Best Ways to Save: Make It Automatic
Here's the thing about relying on willpower: it runs out. Every single time.
The people who save consistently aren't necessarily more disciplined. They've just set things up so they don't have to think about it. Using different savings accounts can help organize your savings for various goals, making it easier to manage your money and stay on track.
Pay yourself first
Old advice, but it works. Instead of saving whatever's left at the end of the month (spoiler: there's rarely anything left), move money to savings the moment you get paid. Before bills, before groceries, before anything. Treat it like a non-negotiable expense.
Multiple accounts actually help
It sounds fussy, but having separate accounts for different purposes makes life easier. One for everyday spending. One for bills. One (or more) for savings goals. Some people go further, holiday fund, car fund, emergency fund, all separate.
When money is sitting in a designated account, you're less likely to accidentally spend it on something else. Psychology is weird like that.

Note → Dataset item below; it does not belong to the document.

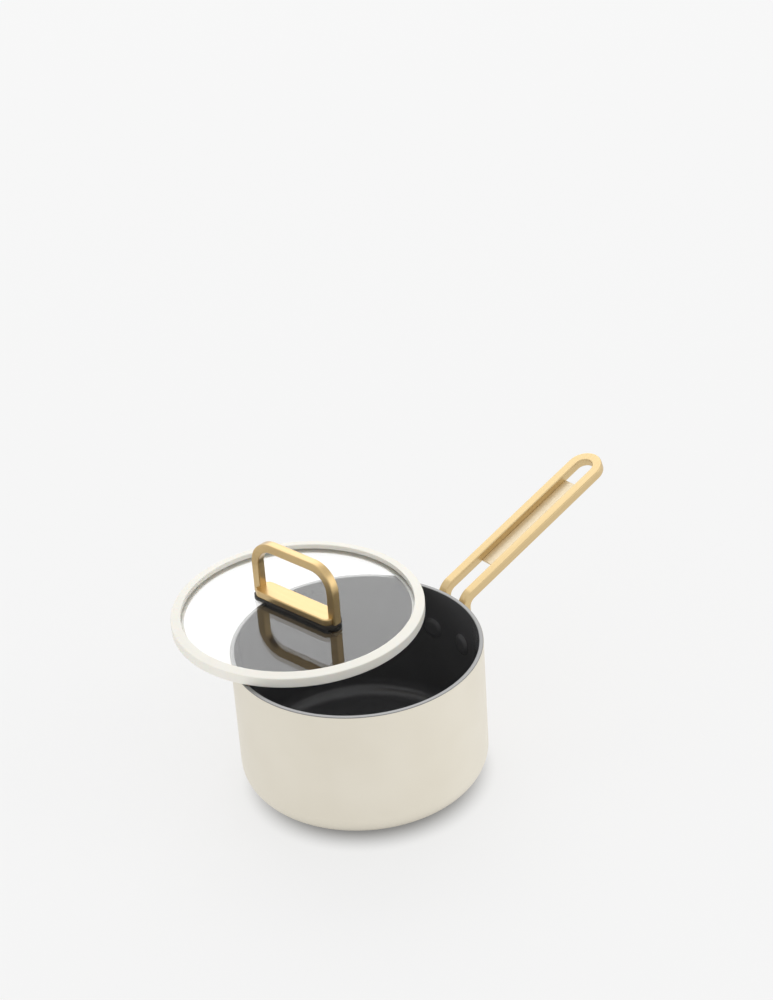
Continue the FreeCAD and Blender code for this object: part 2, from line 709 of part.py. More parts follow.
def seat_on_pan(piece):
    """Turn a lid piece about the lid's axis and set the lid down ajar on the rim."""
    drive(piece, "Placement.Base.x", LID_SHIFT + " * cos(lid_way)")
    drive(piece, "Placement.Base.y", LID_SHIFT + " * sin(lid_way)")
    drive(piece, "Placement.Base.z", "pan_height + lid_gap")
    drive(piece, "Placement.Rotation.Angle", "lid_turn")


# ---------------------------------------------------------------- assembly and output

bores = rivet_bores()
pieces = [vessel(bores), exterior_coat(bores), nonstick_lining(bores), induction_disc()]
pieces += [pan_handle(), handle_panel(), handle_bracket(bores), handle_rivets()]
lid_pieces = [lid_rim(), lid_glass(), lid_handle(), lid_gasket()]
lid_pieces += [lid_screws(), lid_washers(), lid_pads(), lid_bushes()]
for piece in lid_pieces:
    seat_on_pan(piece)
pieces += lid_pieces
doc.recompute()

for thing in doc.Objects:
    if "Invalid" in thing.State or "Error" in thing.State:
        raise RuntimeError("%s did not build: %s" % (thing.Name, thing.State))
for piece in pieces:
    piece.Label = piece.Name
    if piece.Shape.isNull() or not piece.Shape.isValid():
        raise RuntimeError(piece.Label + " has no valid shape")

os.makedirs("parts", exist_ok=True)
for piece in pieces:
    piece.Shape.exportStep("parts/%s.step" % piece.Label)
    print("%-18s %10.1f mm3  %d solid(s)" % (piece.Label, piece.Shape.Volume, len(piece.Shape.Solids)))
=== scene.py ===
"""Looks for the saucepan with a glass lid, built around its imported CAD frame.

Metres throughout, in the CAD model's own frame: origin at the centre of the base on the surface
it stands on, +Z up, the pan handle along +X.  Turned pieces are lathed, the handle is swept,
and the rest keep their CAD shape with materials of their own.
"""

import math

import bmesh
import bpy
from mathutils import Matrix, Vector


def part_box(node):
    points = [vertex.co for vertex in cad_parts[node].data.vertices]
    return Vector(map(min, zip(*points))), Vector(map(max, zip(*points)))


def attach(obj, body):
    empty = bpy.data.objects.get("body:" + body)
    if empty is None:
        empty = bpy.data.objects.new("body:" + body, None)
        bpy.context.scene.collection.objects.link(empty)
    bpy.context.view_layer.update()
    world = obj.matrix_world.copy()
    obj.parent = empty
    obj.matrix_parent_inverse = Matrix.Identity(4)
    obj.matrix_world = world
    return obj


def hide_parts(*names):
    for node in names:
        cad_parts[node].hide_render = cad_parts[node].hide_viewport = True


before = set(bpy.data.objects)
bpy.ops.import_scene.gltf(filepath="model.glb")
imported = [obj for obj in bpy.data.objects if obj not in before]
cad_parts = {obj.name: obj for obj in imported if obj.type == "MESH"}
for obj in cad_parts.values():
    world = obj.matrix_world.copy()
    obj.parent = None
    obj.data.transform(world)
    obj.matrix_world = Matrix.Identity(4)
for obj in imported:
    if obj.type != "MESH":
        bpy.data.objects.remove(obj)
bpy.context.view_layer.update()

MM = 0.001

# ------------------------------------------------------------------ sizes, from the frame
pan_low, pan_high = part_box("pan_body")
coat_low, coat_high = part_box("exterior_coat")
lining_low, lining_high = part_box("nonstick_lining")
disc_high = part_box("induction_disc")[1]
rim_low, rim_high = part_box("lid_rim")
glass_low, glass_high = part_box("lid_glass")

RIM = pan_high.z
OUTSIDE = coat_high.x
METAL_OUT = pan_high.x
METAL_IN = lining_high.x
COAT = OUTSIDE - METAL_OUT
INSIDE = METAL_IN - COAT
METAL_FLOOR = lining_low.z
FLOOR = METAL_FLOOR + COAT
BASE = pan_low.z
UNDERSIDE = coat_low.z
DISC_RADIUS = disc_high.x
DISC_TOP = disc_high.z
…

Make your savings work harder
If your money is sitting in a regular transaction account earning basically nothing, you're leaving cash on the table. A high-interest savings account won't make you rich, but it means your emergency fund grows a little on its own while you're not looking. Look for accounts without monthly fees and bonus interest for regular deposits or no withdrawals.
Key Takeaways
None of this is complicated. That's sort of the point.
Figure out where your money's actually going. You might be surprised.
Use a framework, 50/30/20 or whatever works for you, but don't obsess over exact percentages.
Start with the easy wins: groceries, energy bills, forgotten subscriptions. Build from there.
Tackle the big stuff when you're ready. Comparing insurance and phone plans is boring but worth it.
Build an emergency buffer, even if it starts tiny. Twenty bucks a week is better than nothing.
Automate everything you can. Willpower is overrated.
You don't have to revolutionise your whole life. Pick one thing from this list, try it for a month, see how it goes. Then maybe add another. Small changes compound over time, that's the whole point.